▶ [WORK INSTRUCTIONS]:
Your answer should consist only of the lines below from the one with "return low, high" through the one with "before = set(bpy.data.objects)", copied exactly.

▶ [MATERIAL PROVIDED]:
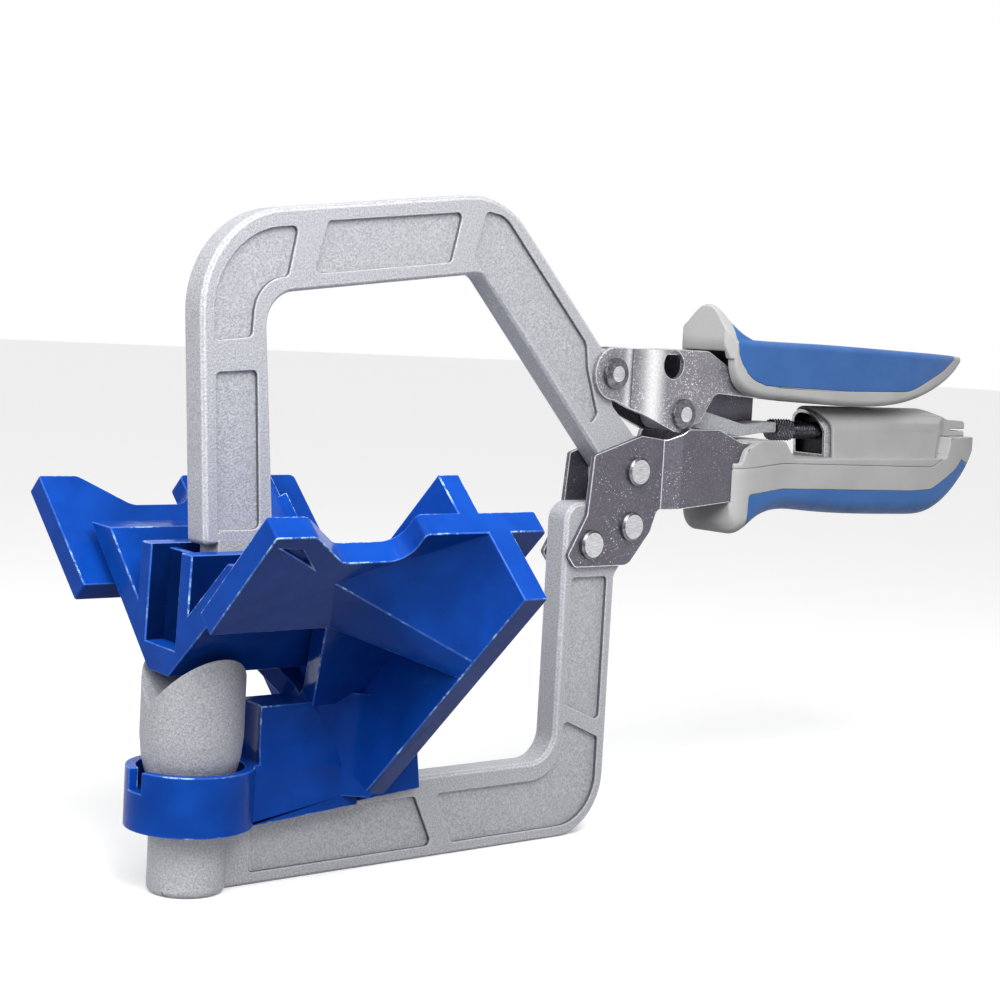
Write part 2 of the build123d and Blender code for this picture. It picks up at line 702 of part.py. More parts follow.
with BuildPart() as skin_zone:
    with BuildSketch(Plane.XZ):
        with BuildLine():
            round_outline([
                (grip_x0 + 5.2, 30, 1), (grip_x0 + 5.8, grip_low + 5.6, 1), (grip_x0 + 20, grip_low + 7.2, 20),
                (grip_x1 - 34, grip_low + 6.1, 20), (grip_x1 - 24, grip_low + 6.5, 10),
                (grip_x1 - 11, grip_low + 12.6, 10), (grip_x1 - 8, grip_low + 15.4, 1),
                (grip_x1 + 5, grip_low + 11, 1), (grip_x1 + 5, 30, 1),
            ])
        make_face()
    extrude(amount=30, both=True)
with BuildPart() as fixed_grip_inlay:
    add(handle_block.part)
    add(skin_zone.part, mode=Mode.INTERSECT)
write(fixed_grip_inlay.part, "fixed_grip_inlay")
with BuildPart() as fixed_grip_shell:
    add(handle_block.part)
    for zone in (skin_zone, upper_zone, sky_zone):
        add(zone.part, mode=Mode.SUBTRACT)
    add(side_plate_near.part, mode=Mode.SUBTRACT)
    add(side_plate_far, mode=Mode.SUBTRACT)
write(fixed_grip_shell.part, "fixed_grip_shell")

with BuildPart() as sleeve:
    with BuildSketch(Plane.YZ.offset(tube_x0)):
        arch(tube_r, parting_z + 1)
    extrude(amount=grip_x1 - 1.7 - tube_x0)
    with BuildSketch(Plane.XZ):
        with BuildLine():
            round_outline([
                (tube_x0 - 0.5, tube_z + 9, 0.5), (tube_x0 + 0.1, tube_z + tube_r, 1),
                (tube_x0 + 5.2, tube_z + 2, 5), (tube_x0 + mouth_lean, deck_z, 0.5),
                (tube_x0 + mouth_lean, parting_z + 1.3, 0.3), (grip_x1 - 14.3, parting_z + 1.3, 0.3),
                (grip_x1 - 14.3, tail_z, 0.3), (grip_x1 - 1.7, tail_z, 0.3), (grip_x1 - 1.7, tab_high, 1.4),
                (grip_x1 - 10, tab_high + 0.2, 6), (tube_x1, tube_z + tube_r, 12), (tube_x1 - 10, tube_z + 9, 1),
            ])
        make_face()
    extrude(amount=30, both=True, mode=Mode.INTERSECT)
    with BuildSketch(Plane.XY.offset(50)):
        with BuildLine():
            round_outline([
                (tube_x0 - 2, -tube_r - 1, 1), (tube_x1, -tube_r - 1, 8), (tube_x1 + 9, -tab_half, 3),
                (grip_x1, -tab_half, 1), (grip_x1, tab_half, 1), (tube_x1 + 9, tab_half, 3),
                (tube_x1, tube_r + 1, 8), (tube_x0 - 2, tube_r + 1, 1),
            ])
        make_face()
    extrude(amount=50, mode=Mode.INTERSECT)
with BuildPart() as grip_tube:
    add(handle_block.part)
    add(upper_zone.part, mode=Mode.INTERSECT)
    add(sky_zone.part, mode=Mode.SUBTRACT)
    add(sleeve.part)
    add(fixed_grip_shell.part, mode=Mode.SUBTRACT)
    with BuildSketch(Plane.YZ.offset(tube_x0 - 8)):
        arch(liner_r + running, deck_z)
    extrude(amount=liner_x1 - tube_x0 + 8, mode=Mode.SUBTRACT)
    with BuildSketch(Plane.XZ):
        with Locations((grip_x1 - 1, tail_z + 2)):
            Rectangle(7.8, slot_high, align=(Align.MAX, Align.CENTER))
    extrude(amount=30, both=True, mode=Mode.SUBTRACT)
    add(side_plate_near.part, mode=Mode.SUBTRACT)
    add(side_plate_far, mode=Mode.SUBTRACT)
write(grip_tube.part, "grip_tube")

# lever handle: grey shell with a horn at the front, and the blue skin on top
lever_sections = [
    grip_section(lever_grip_x0 + 2.6, lever_grip_low + 12, lever_grip_high + 0.6, lever_grip_half - 1.6, 1.6),
    grip_section(lever_grip_x0 + 7, lever_grip_low + 3.8, lever_grip_high + 0.2, lever_grip_half - 0.3, 2),
    grip_section(lever_grip_x0 + 13.5, lever_grip_low + 1.9, lever_grip_high, lever_grip_half, 2),
    grip_section(lever_grip_x0 + 30, lever_grip_low + 1.1, lever_grip_high - 0.1, lever_grip_half, 2),
    grip_section(lever_grip_x1 - 54, lever_grip_low, lever_grip_high - 0.4, lever_grip_half - 0.3, 2),
    grip_section(lever_grip_x1 - 35, lever_grip_low + 1.1, lever_grip_high - 0.8, lever_grip_half - 0.6, 2),
    grip_section(lever_grip_x1 - 19, lever_grip_low + 4.9, lever_grip_high - 1.1, lever_grip_half - 1.6, 2),
    grip_section(lever_grip_x1 - 8, lever_grip_low + 9.4, lever_grip_high - 1.4, lever_grip_half - 3.6, 1.6),
    grip_section(lever_grip_x1, lever_grip_low + 14.2, lever_grip_high - 1.7, lever_grip_half - 6.2, 0.8),
]
with BuildPart() as lever_block:
    loft(lever_sections)
with BuildPart() as horn:
    with BuildSketch(Plane.YZ.offset(lever_grip_x0)):
        with BuildLine():
            Polyline((-10.2, 93.8), (-10.2, 96.5))
            Spline((-10.2, 96.5), (-7.2, 103.2), (0, horn_high), (7.2, 103.2), (10.2, 96.5),
                   tangents=((0, 1), (0, -1)))
            Polyline((10.2, 96.5), (10.2, 93.8), (-10.2, 93.8))
        make_face()
    extrude(amount=12)
    with BuildSketch(Plane.XZ):
        with BuildLine():
            round_outline([
                (lever_grip_x0 + 1.8, 93.8, 0.3), (lever_grip_x0, 98, 8), (lever_grip_x0 + 0.4, horn_high + 0.1, 1),
                (lever_grip_x0 + horn_thick, horn_high + 0.1, 1), (lever_grip_x0 + 4.8, 101.5, 8),
                (lever_grip_x0 + 11.5, lever_grip_high - 0.5, 1), (lever_grip_x0 + 11.5, 93.8, 1),
            ])
        make_face()
    extrude(amount=20, both=True, mode=Mode.INTERSECT)
    with BuildSketch(Plane.XY.offset(90)):
        with BuildLine():
            round_outline([
                (lever_grip_x0 - 0.2, -8.2, 3), (lever_grip_x0 + 4, -10.6, 6), (lever_grip_x0 + 12, -10.9, 1),
                (lever_grip_x0 + 12, 10.9, 1), (lever_grip_x0 + 4, 10.6, 6), (lever_grip_x0 - 0.2, 8.2, 3),
            ])
        make_face()
    extrude(amount=30, mode=Mode.INTERSECT)
with BuildPart() as top_zone:
    with BuildSketch(Plane.XZ):
        with BuildLine():
            rim_z = lever_grip_low + rim_high
            round_outline([
                (lever_grip_x0 + 5.2, 110, 1), (lever_grip_x0 + 3.7, 100.3, 3), (lever_grip_x0 + 4.2, 94, 8),
                (lever_grip_x0 + 8.8, 88.6, 8), (lever_grip_x0 + 15, rim_z + 0.7, 8),
                (lever_grip_x1 - 60, rim_z - 0.1, 20), (lever_grip_x1 - 30, rim_z + 0.3, 20),
                (lever_grip_x1 - 12, rim_z + 7.3, 20), (lever_grip_x1 - 5, rim_z + 11, 1),
                (lever_grip_x1 - 4, 110, 1),
            ])
        make_face()
    extrude(amount=30, both=True)
with BuildPart() as lever_grip_inlay:
    add(lever_block.part)
    add(horn.part)
    add(top_zone.part, mode=Mode.INTERSECT)
    add(lever_channel.part, mode=Mode.SUBTRACT)
write(lever_grip_inlay.part, "lever_grip_inlay")
pocket_half = lever_out_y + plate_thick + 2 * slip
with BuildPart() as lever_grip_shell:
    add(lever_block.part)
    add(horn.part)
    add(top_zone.part, mode=Mode.SUBTRACT)
    with BuildSketch(Plane.YZ.offset(150)):
        with Locations((0, lever_grip_low - 5)):
            Rectangle(2 * pocket_half, lever_top + slip - lever_grip_low + 5, align=(Align.CENTER, Align.MIN))
    extrude(amount=lever_x1 - 150 + slip, mode=Mode.SUBTRACT)
write(lever_grip_shell.part, "lever_grip_shell")
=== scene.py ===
import json
import math

import bmesh
import bpy
from mathutils import Matrix, Vector


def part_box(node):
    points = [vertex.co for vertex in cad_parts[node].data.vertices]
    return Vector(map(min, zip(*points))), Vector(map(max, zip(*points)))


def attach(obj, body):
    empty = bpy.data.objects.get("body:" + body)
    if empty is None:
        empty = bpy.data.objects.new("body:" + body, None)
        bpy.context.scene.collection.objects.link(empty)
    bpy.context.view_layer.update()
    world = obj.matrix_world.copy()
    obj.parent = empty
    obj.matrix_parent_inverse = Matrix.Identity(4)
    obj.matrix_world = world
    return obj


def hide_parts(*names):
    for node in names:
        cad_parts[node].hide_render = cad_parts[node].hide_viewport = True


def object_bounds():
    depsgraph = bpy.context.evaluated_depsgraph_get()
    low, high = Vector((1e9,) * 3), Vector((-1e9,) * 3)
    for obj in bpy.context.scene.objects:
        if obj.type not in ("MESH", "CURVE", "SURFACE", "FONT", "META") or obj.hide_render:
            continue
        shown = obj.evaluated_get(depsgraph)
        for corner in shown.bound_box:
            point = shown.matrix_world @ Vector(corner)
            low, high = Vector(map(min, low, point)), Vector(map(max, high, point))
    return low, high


mm = 0.001
vBottom = 8.4  # height of the V above the level that the CAD heights are counted from

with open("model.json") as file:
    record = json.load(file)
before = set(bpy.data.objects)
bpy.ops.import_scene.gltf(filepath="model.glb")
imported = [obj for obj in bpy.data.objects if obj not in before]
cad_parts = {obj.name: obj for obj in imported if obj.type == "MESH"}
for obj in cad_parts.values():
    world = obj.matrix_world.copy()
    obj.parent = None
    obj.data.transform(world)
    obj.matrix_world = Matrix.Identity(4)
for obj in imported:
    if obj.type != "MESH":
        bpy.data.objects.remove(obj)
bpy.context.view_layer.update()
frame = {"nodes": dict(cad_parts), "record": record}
nodes = frame["nodes"]
print("frame loaded:", len(nodes), "nodes")


def at(x, y, z):
    # a point in the CAD's millimetres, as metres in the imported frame
    return Vector((x, y, z - vBottom)) * mm


def linked(name, data):
    made = bpy.data.objects.new(name, data)
    bpy.context.scene.collection.objects.link(made)
    return made


cameraSet = {
    "place": (-269.4, -415.5, 99.6), "yaw": 40.928, "pitch": -4.678, "roll": -3.131,
    "focal": 2134.6, "width": 1000,  # focal length in pixels of a frame this wide
    "film": 36, "near": 0.01, "far": 20,  # width of the film in mm, and the depth that is seen in metres
}


def aimCamera():
    yaw, pitch, roll = (math.radians(cameraSet[k]) for k in ("yaw", "pitch", "roll"))
    forward = Vector((math.sin(yaw) * math.cos(pitch), math.cos(yaw) * math.cos(pitch), math.sin(pitch)))
    right = Vector((math.cos(yaw), -math.sin(yaw), 0))
    down = forward.cross(right)
    x = right * math.cos(roll) + down * math.sin(roll)
    y = right * math.sin(roll) - down * math.cos(roll)
    camera = linked("camera", bpy.data.cameras.new("camera"))
    turn = Matrix((x, y, -forward)).transposed().to_4x4()
    camera.matrix_world = Matrix.Translation(at(*cameraSet["place"])) @ turn
    camera.data.sensor_width = cameraSet["film"]
    camera.data.lens = cameraSet["film"] * cameraSet["focal"] / cameraSet["width"]
    camera.data.clip_start = cameraSet["near"]
    camera.data.clip_end = cameraSet["far"]
    bpy.context.scene.camera = camera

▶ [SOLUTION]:
    return low, high


mm = 0.001
vBottom = 8.4  # height of the V above the level that the CAD heights are counted from

with open("model.json") as file:
    record = json.load(file)
before = set(bpy.data.objects)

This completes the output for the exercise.